By 1998 IOCC was able to give even more substantial infrastructure aid through funding from the United States Agency for International Development (USAID), the European Community Humanitarian Aid department (ECHO), the U.S.
State Department Bureau for Population, Refugees and Migration (PRM), and Christian Aid. Over the course of the next few years, IOCC rebuilt or repaired almost 700 homes, 5 primary schools, 35 miles of water supply lines and almost 100 miles of electricity networks, benefiting nearly 500 households.
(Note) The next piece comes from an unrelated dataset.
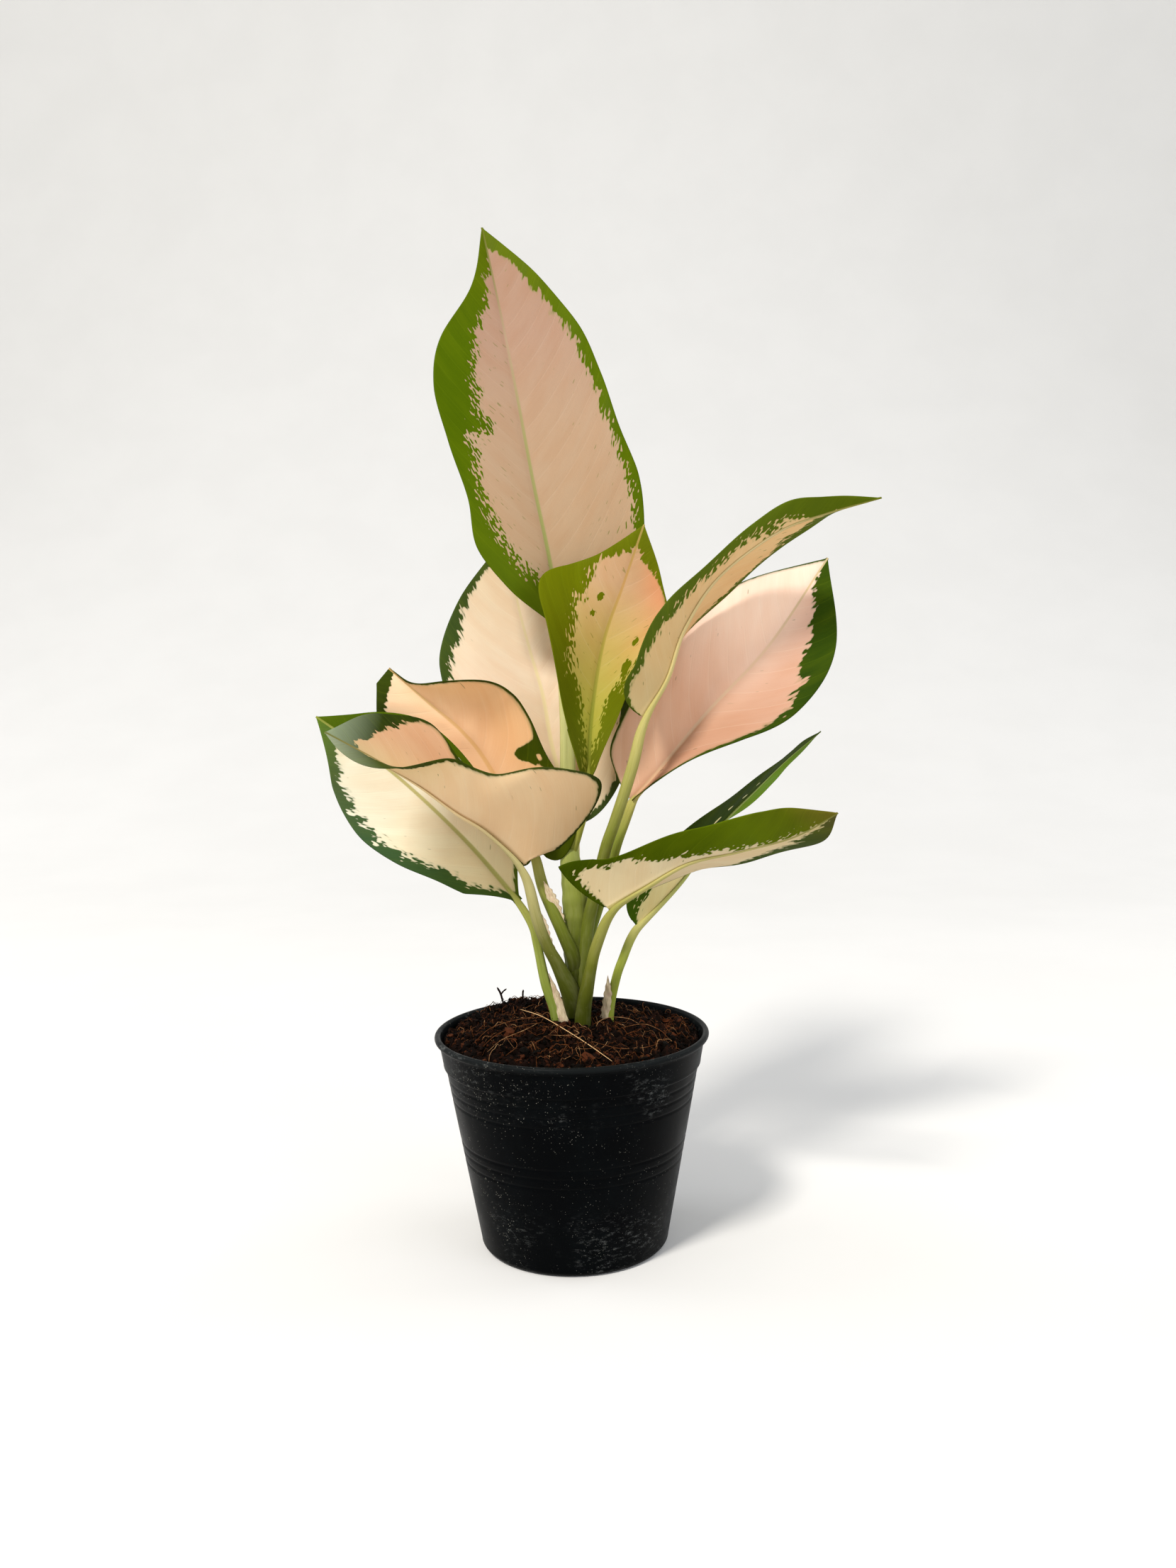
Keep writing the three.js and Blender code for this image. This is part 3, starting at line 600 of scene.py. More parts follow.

However, rebuilding homes and schools was not enough to enable people like the Latinovic family to return to a normal life. Bosnia had suffered from a civil war and from the loss of an entire way of life as it changed from a socialist system to a free market economy. People accustomed to government controls and guaranteed prices would have no idea what their farms and investments would be worth or even how to market themselves in this new economic reality.
The focus of IOCC’s operations gradually changed to address Bosnia’s new economic and social realities. Four major grants by the United States Department of Agriculture (USDA) allowed IOCC to create a three-pronged program that addressed Bosnia’s long term needs in the areas of agricultural revitalization, civil society development, and microcredit lending. This program continues yielding impressive results. Thousands of farmers and small business owners have received loans, tractor attachments, green houses, and repaired farm structures. In addition, hundreds of nongovernmental organizations have received capacity building grants, and have been able to send their leaders to IOCC-sponsored training workshops.
For Isaretovic, who today manages IOCC’s comprehensive microcredit program in Bosnia, the experience of helping people return to their homes was unforgettable. “When I now visit the Petrovac region and see life there, I feel joy that I was a small part of that,” he says. “At the beginning, we were restoring this country, but now we are developing it. We are moving forward.”